=== Information supplied ===

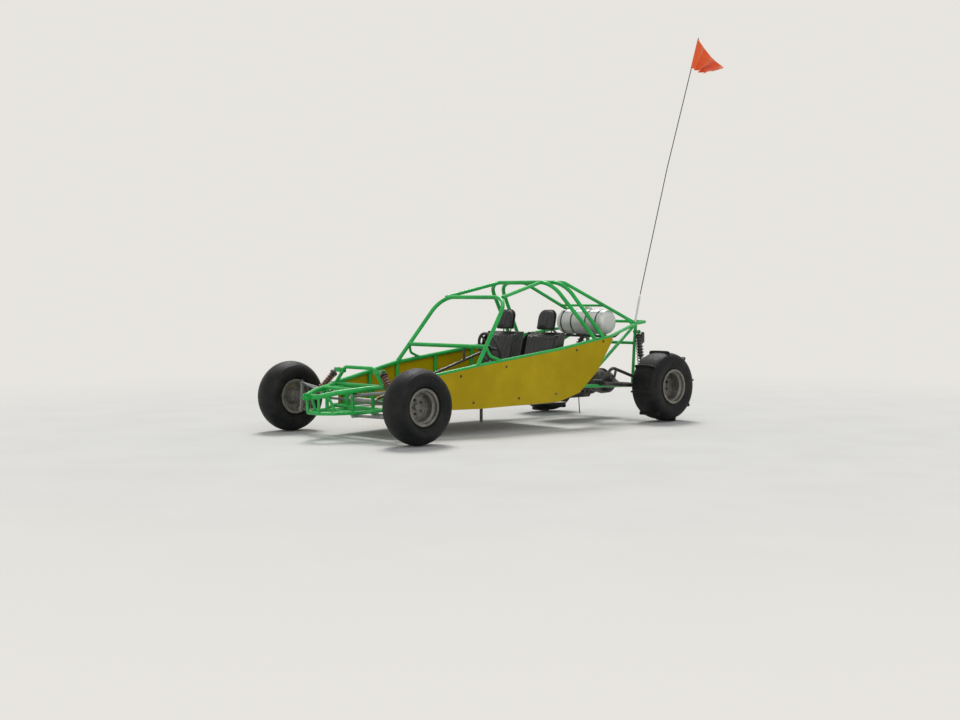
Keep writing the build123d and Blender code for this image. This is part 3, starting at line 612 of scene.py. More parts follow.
def colour_setting(name, description, default):
    """A setting that is a colour."""
    return FloatVectorProperty(name=name, description=description, subtype="COLOR", size=3, default=default)


def length_setting(name, description, default):
    """A setting that is a length in metres."""
    return FloatProperty(name=name, description=description, default=default, unit="LENGTH")


class PaintSettings(PropertyGroup):
    frame_colour: colour_setting("Frame colour", "Paint of the tubes", (0.018, 0.50, 0.085))
    # The panels' colour is a mustard-yellow paint, deepened in part as painted shade of the shaded near side
    panel_paint_and_shade: colour_setting("Panel colour", "Paint of the side panels", (0.53, 0.375, 0.0))
    panel_drop: length_setting("Panel drop", "How far the panels' top edge lies below the packed one", 0.026)
    dust: FloatProperty(
        name="Dust", description="How much sand clings", default=0.5, min=0, max=1, subtype="FACTOR"
    )


class TyreSettings(PropertyGroup):
    paddles: IntProperty(name="Paddles", description="Paddles on each rear tyre", default=8, min=4, max=16)
    paddle_height: length_setting("Paddle height", "Height of a paddle over the carcass", 0.019)
    lugs: IntProperty(name="Lug nuts", description="Nuts on each wheel", default=5, min=3, max=8)
    lug_circle: length_setting("Lug circle", "Radius of the circle of lug nuts", 0.060)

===

● Written instruction
Please output the complete data exactly.

● Correct response
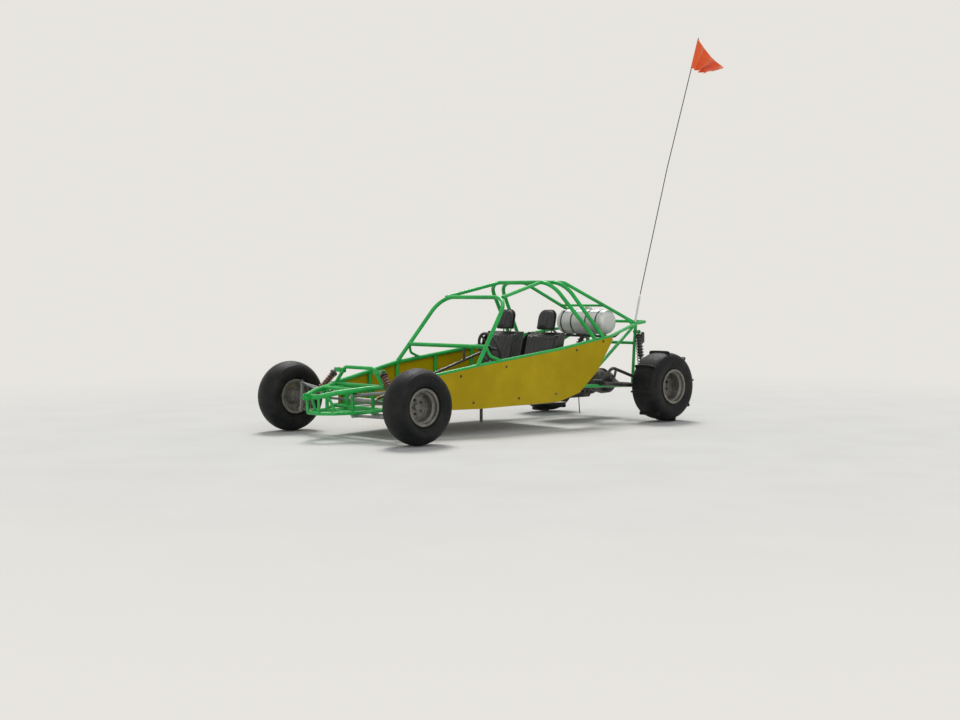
Keep writing the build123d and Blender code for this image. This is part 3, starting at line 612 of scene.py. More parts follow.
def colour_setting(name, description, default):
    """A setting that is a colour."""
    return FloatVectorProperty(name=name, description=description, subtype="COLOR", size=3, default=default)


def length_setting(name, description, default):
    """A setting that is a length in metres."""
    return FloatProperty(name=name, description=description, default=default, unit="LENGTH")


class PaintSettings(PropertyGroup):
    frame_colour: colour_setting("Frame colour", "Paint of the tubes", (0.018, 0.50, 0.085))
    # The panels' colour is a mustard-yellow paint, deepened in part as painted shade of the shaded near side
    panel_paint_and_shade: colour_setting("Panel colour", "Paint of the side panels", (0.53, 0.375, 0.0))
    panel_drop: length_setting("Panel drop", "How far the panels' top edge lies below the packed one", 0.026)
    dust: FloatProperty(
        name="Dust", description="How much sand clings", default=0.5, min=0, max=1, subtype="FACTOR"
    )


class TyreSettings(PropertyGroup):
    paddles: IntProperty(name="Paddles", description="Paddles on each rear tyre", default=8, min=4, max=16)
    paddle_height: length_setting("Paddle height", "Height of a paddle over the carcass", 0.019)
    lugs: IntProperty(name="Lug nuts", description="Nuts on each wheel", default=5, min=3, max=8)
    lug_circle: length_setting("Lug circle", "Radius of the circle of lug nuts", 0.060)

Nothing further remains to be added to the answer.